Другому громиле, приближавшемуся к нему с дубиной в руках, он просто бросил на руки шинель: «Подержи». И тот, растерявшись, держал шинель, пока губернатор убеждал толпу разойтись. Потом взял шинель, сухо поблагодарил и уехал в открытой коляске. И это не легенды, свидетелей тому масса.
Судя по всему, выпускник физмата Петербургского университета был фаталистом. Он и впоследствии не раз говорил, что своей смертью не умрет. Да и сложно было быть иным в то время, когда ежедневно приходили данные о «политических ограблениях», погромах, поджогах, убийствах государственных деятелей. От этого не застрахован был никто. «Под раздачу» попадали даже те из «царских сатрапов», кто отличался ангельским характером, – просто за принадлежность к касте.
Из столицы требовали суровых мер и участия войск, губернатор же надеялся на собственный авторитет. Хотя и сам в крутых мерах не стеснялся – грозил дуроломам Сибирью, каторгой, виселицей. Как-то, рассвирепев, вышиб сапогом поднесенную хлеб-соль в селе, в котором то бунтовали, то замирялись: «Вы, мать-перемать, сукины дети, что творите?» Так быстрее доходило до сознания: язык народа – язык божий. За то и уважали: «А губернатор-то, оказывается, свойский барин! Могет с опчеством и с уважением пообщаться».

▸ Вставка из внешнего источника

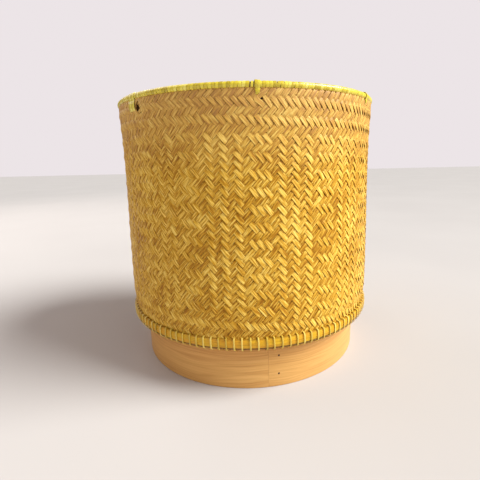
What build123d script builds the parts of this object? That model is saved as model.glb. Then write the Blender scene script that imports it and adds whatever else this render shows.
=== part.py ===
from build123d import *
import os
from math import cos, degrees, radians, sin

# A drum-shaped, open basket of twill-woven bamboo on a bent-wood foot ring.
# Millimetres, +Z up, origin at the centre of the foot ring's lower edge.
# The front of the basket faces -Y. Azimuths are degrees from the front, positive towards +X.

os.makedirs("parts", exist_ok=True)

# ---------------------------------------------------------------- driving dimensions
# Foot ring: one flat wooden strip bent into a circle, its halved ends lapped and nailed.
foot_radius = 139.5
foot_height = 55.0
foot_thickness = 4.2
foot_edge_round = 0.8
lap_start, lap_end = 4.5, 19.5
lap_kerf = 0.12
nail_azimuth = 9.1
nail_heights = {"upper": 36.6, "lower": 15.2}
nail_shank_radius = 0.7
nail_head_radius = 1.1
nail_head_height = 0.35
nail_head_edge_share = 0.6
nail_dome = 0.1
nail_point_length = 0.6
nail_past_ring = 0.4
nail_clearance = 0.02

# Woven walls: the outer and the inner layer, measured over the weave.
layer_thickness = 1.7
layer_gap = 0.2
wall_stations = [(151.0, 65.4), (152.7, 76), (153.3, 97), (151.9, 165), (150.2, 240), (151.0, 290)]
corner_radius = 5.0
flange_inner_radius = 131.0
lip_top = 296.8
lip_round = 1.2

# Bottom: two woven mats on the flange of the outer wall.
mat_thickness = 1.6
mat_gap = 0.1
lower_mat_radius = 146.2
upper_mat_radius = 148.3

# Rim: a cane hoop on the folded edge of the wall, wrapped crosswise and tied on.
hoop_radius = 149.0
hoop_height = 300.0
cane_radius = 2.2
wrap_radius = 3.0
wrap_joint_azimuth = -3.4
wrap_joint_gap = 0.5
tie_count = 7
first_tie_azimuth = 1.5
tie_width = 5.0
tie_thickness = 0.8
tie_hole_height = 287.8

# Belt: a flat split-bamboo hoop, convex outside, sewn to the wall and the foot ring.
belt_low, belt_high = 54.8, 65.4
belt_inner_radius = 151.4
belt_edge_radius = 153.6
belt_outer_radius = 154.6
stitch_count = 120
lace_width = 2.0
lace_thickness = 0.8
lace_hole_play = 0.2

# The lacing's way, from the surfaces it passes.
lace_over_belt = 0.6
lace_under_belt = 1.2
lace_in_wall = 0.7
lace_over_floor = 0.9
lace_in_ring = 0.9
lace_out_of_ring = 0.4
lace_hole_drop = 10.0

# Shared small gaps: between parts that touch, and between the ends of the belt and of the cane hoop.
contact_gap = 0.05
hoop_joint_gap = 0.3
kerf_overrun = 1.0

# ---------------------------------------------------------------- derived sizes
flange_bottom = foot_height
flange_top = flange_bottom + layer_thickness
lower_mat_bottom = flange_top + mat_gap
upper_mat_bottom = lower_mat_bottom + mat_thickness + mat_gap
floor_top = upper_mat_bottom + mat_thickness
inner_wall_bottom = floor_top + mat_gap
wall_low_radius = wall_stations[0][0]
wall_top_radius = wall_stations[-1][0]
corner_centre = (wall_low_radius - corner_radius, flange_bottom + corner_radius)
inner_layer_inset = layer_thickness + layer_gap
lining_inset = inner_layer_inset + layer_thickness
lip_inner_radius = wall_top_radius - lining_inset - mat_gap
lip_bottom = lip_top - layer_thickness
ring_inner_radius = foot_radius - foot_thickness
lace_run = lace_thickness / 2 + contact_gap

# The stitch goes down over the belt, in through the foot ring, up through the bottom mats,
# slants outwards over the floor, and comes out through both walls above the belt.
lace_route = [
    (belt_outer_radius + lace_run, belt_high + lace_over_belt),
    (wall_low_radius - lining_inset - lace_in_wall, belt_high + lace_over_belt),
    (ring_inner_radius - lace_in_ring, floor_top + lace_over_floor),
    (ring_inner_radius - lace_in_ring, foot_height - lace_hole_drop),
    (foot_radius + lace_out_of_ring, foot_height - lace_hole_drop),
    (belt_outer_radius + lace_run, belt_low - lace_under_belt),
]


def upright(azimuth):
    """The vertical plane through the Z axis whose local X points outwards at this azimuth."""
    angle = radians(azimuth)
    return Plane(origin=(0, 0, 0), x_dir=(sin(angle), -cos(angle), 0), z_dir=(-cos(angle), -sin(angle), 0))


def inset_stations(inset):
    """The wall's outline, moved towards the axis."""
    return [(radius - inset, height) for radius, height in wall_stations]


def corner_point(radius, angle):
    """A point on an arc round the centre of the wall's lower corner."""
    return (corner_centre[0] + radius * cos(radians(angle)), corner_centre[1] + radius * sin(radians(angle)))


def tie_azimuths():
    """The places of the rim ties, evenly spaced."""
    return [first_tie_azimuth + 360 / tie_count * number for number in range(tie_count)]


# ---------------------------------------------------------------- stitches and the holes they need
with BuildPart() as one_stitch:
    with BuildSketch(upright(0)):
        with BuildLine():
            Polyline(*lace_route, close=True)
        trace(line_width=lace_thickness)
    extrude(amount=lace_width / 2, both=True)

with BuildPart() as one_stitch_hole:
    with BuildSketch(upright(0)):
        with BuildLine():
            Polyline(*lace_route, close=True)
        trace(line_width=lace_thickness + 2 * lace_hole_play)
    extrude(amount=lace_width / 2 + lace_hole_play, both=True)

stitches = [Rot(0, 0, 360 / stitch_count * number) * one_stitch.part for number in range(stitch_count)]
stitch_holes = [Rot(0, 0, 360 / stitch_count * number) * one_stitch_hole.part for number in range(stitch_count)]

with BuildPart() as belt_lacing:
    add(stitches)
belt_lacing.part.label = "belt_lacing"
export_step(belt_lacing.part, "parts/belt_lacing.step")


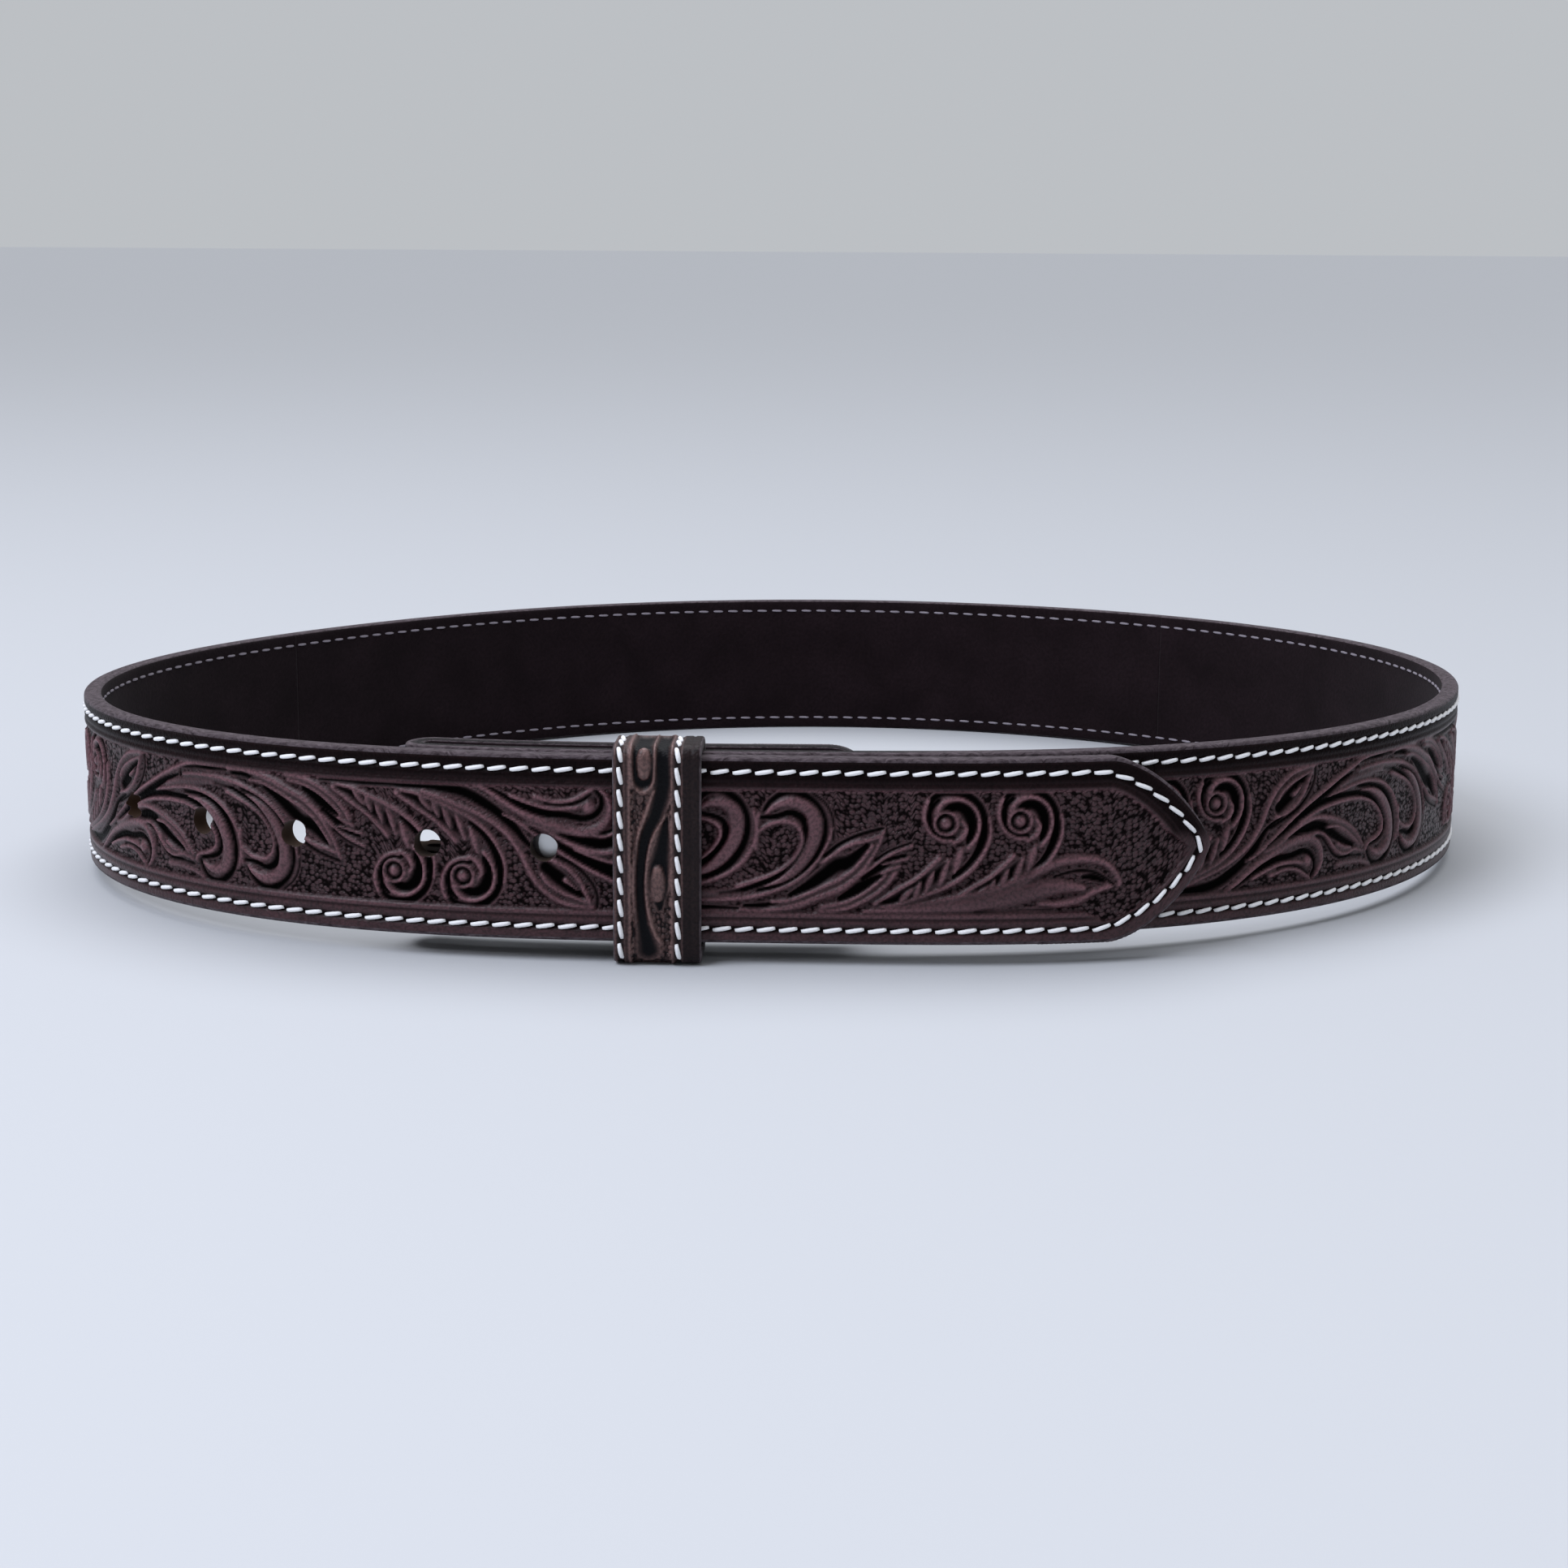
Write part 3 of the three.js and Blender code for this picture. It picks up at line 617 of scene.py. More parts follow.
def whole_motif(second_half):
    """The half motif, and another turned over, half a period on."""
    turned = [(kind, widths, [(x + HALF_PERIOD, STRAP_WIDTH - z) for x, z in route])
              for kind, widths, route in second_half]
    return HALF_MOTIF + turned


belt_tooling = Tooling(whole_motif(HALF_MOTIF), PERIOD, STRAP_WIDTH)

# The tongue, cut from the last repeat, ends in its own leaf
TONGUE_REPEAT = 4 * PERIOD
TONGUE_CHART = 270
LAST_HALF = [stroke for stroke in HALF_MOTIF if stroke not in TOP_STEM]
tip_tooling = Tooling(whole_motif(LAST_HALF) + TIP_LEAF, TONGUE_CHART, STRAP_WIDTH, False)

# Where marks of the pattern lie on the strap: place, then distance along the pattern
PATTERN_MARKS = [
    (-77.5, -14.45),
    (-62.5, 0.25),
    (165.4, 222.75),
    (RING_LENGTH - 75, 910.5),
    (RING_LENGTH - 46.7, 941.5),
    (RING_LENGTH - 33.2, 956.5),
    (RING_LENGTH - 4.7, 986.8),
    (RING_LENGTH + 9.6, 1001.5),
    (RING_LENGTH + 105.6, 1098.05),
    (RING_LENGTH + 120.2, 1112.75),
    (RING_LENGTH + 139.5, 1133.3),
]

# Border of the tooling, by distance from the edge of the strap: each line's place and width,
# what it does to the surface, and where the lower lines stop short of the tip
BORDER_RIDGE = {"line": (5.9, 0.9), "rise": 0.06, "crest": 0.25}
BORDER_CUTS = {"lines": [(5.1, 0.6), (6.7, 0.5)], "depth": 0.25, "dye": 0.75}
BORDER_LIP = {"line": (6.75, 0.8), "rise": 0.1, "crest": 0.6, "cleaned": 0.85}
BORDER_STOP = 27
# The upper channel's extra dye and the upper border's dye are painted shade, not paste
CHANNEL = {"start": 0.4, "end": 5.2, "fade": 0.7, "dye": 0.1, "upper_painted_shade": 0.8}
UPPER_BORDER_SHADE = {"end": 6.5, "fade": 0.8, "dye": 0.8}
GROOVE_DYE = 0.95
LOWER_HALF = {"end": MIDDLE + 4, "fade": 6}
UPPER_HALF = {"start": MIDDLE, "fade": 4}
BORDER_FADE = 6
TOOLED_FROM = 6.6
TIP_TOOLED_FROM = 4.3
TOOLED_FADE = 0.5
TOOLED_SINK = 0.15


def pattern_at(place):
    """Distance along the tooled pattern, which runs on evenly past its first and last marks."""
    places, pattern = np.array(PATTERN_MARKS).T
    found = np.interp(place, places, pattern)
    return found + np.minimum(place - places[0], 0) + np.maximum(place - places[-1], 0)


def chart_at(part, place, height):
    """One map of the tooling over the strap, from the tongue's own chart past the keeper."""
    pattern = pattern_at(place)
    usual = belt_tooling.at(part, pattern, height)
    own = tip_tooling.at(part, np.clip(pattern - TONGUE_REPEAT, 0, TONGUE_CHART - 1), height)
    return np.where(place > RING_LENGTH + KEEPER_PLACE, own, usual)


def worked_grain(place, height):
    """Rise over the leather's face, dye, crest and ground of the grain side. The dye carries painted
    shade on the upper border, and the crest carries painted highlight.
    """
    edge = edge_distance(place, height)
    below = smooth_step((LOWER_HALF["end"] - height) / LOWER_HALF["fade"])
    border = 1 - below * smooth_step((place - STRAP_END + BORDER_STOP) / BORDER_FADE)
    start = TIP_TOOLED_FROM + (TOOLED_FROM - TIP_TOOLED_FROM) * border
    tooled = np.clip((edge - start) / TOOLED_FADE + 0.5, 0, 1)
    rise, dye, crest, ground = (chart_at(part, place, height) * tooled for part in TOOLED_PARTS)
    rise -= TOOLED_SINK * tooled
    upper = smooth_step((height - UPPER_HALF["start"]) / UPPER_HALF["fade"])
    ridge = bump_over(edge, *BORDER_RIDGE["line"]) * border
    rise += BORDER_RIDGE["rise"] * ridge
    crest = np.maximum(crest, BORDER_RIDGE["crest"] * ridge * (1 - upper))
    for centre, width in BORDER_CUTS["lines"]:
        line = bump_over(edge, centre, width) * border
        rise -= BORDER_CUTS["depth"] * line
        dye = np.maximum(dye, BORDER_CUTS["dye"] * line)
    # Paste lies in both channels; the upper channel and the upper border are painted far darker, which
    # is painted shade on the strap's upper side
    channel = smooth_step((edge - CHANNEL["start"]) / CHANNEL["fade"])
    channel *= smooth_step((CHANNEL["end"] - edge) / CHANNEL["fade"])
    dye = np.maximum(dye, channel * (CHANNEL["dye"] + CHANNEL["upper_painted_shade"] * upper))
    outside = smooth_step((UPPER_BORDER_SHADE["end"] - edge) / UPPER_BORDER_SHADE["fade"])
    dye = np.maximum(dye, UPPER_BORDER_SHADE["dye"] * upper * outside)
    # A lip along the top of the tooling is raised, lightened and cleared of paste and painted shade: a
    # painted highlight along the tooling's top
    lip = bump_over(edge, *BORDER_LIP["line"]) * border * upper
    rise += BORDER_LIP["rise"] * lip
    crest = np.maximum(crest, BORDER_LIP["crest"] * lip)
    dye = dye * (1 - BORDER_LIP["cleaned"] * lip)
    groove = bump_over(stitch_distance(place, height, edge), 0, GROOVE_WIDTH)
    rise -= GROOVE_DEPTH * groove
    dye = np.maximum(dye, GROOVE_DYE * np.sqrt(groove))
    return edge, rise, dye, crest, ground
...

По губернии Столыпин носился как угорелый, где порками, где убеждением внушая почтение к власти. Из Ириновки в Голицыно, из Голицыно в Тепловку, оттуда в Даниловку, Салтыковку. Буйство на селе порой принимало совершенно гротескные формы. К примеру, в одном из сел местный ветеринар-революционер вел крестьян на погром усадьбы, одевшись в костюм эпохи Ивана Грозного с бармами на плечах. «Революционные» активисты грабили поезда, бросали на пути спиленные телеграфные столбы, винные лавки.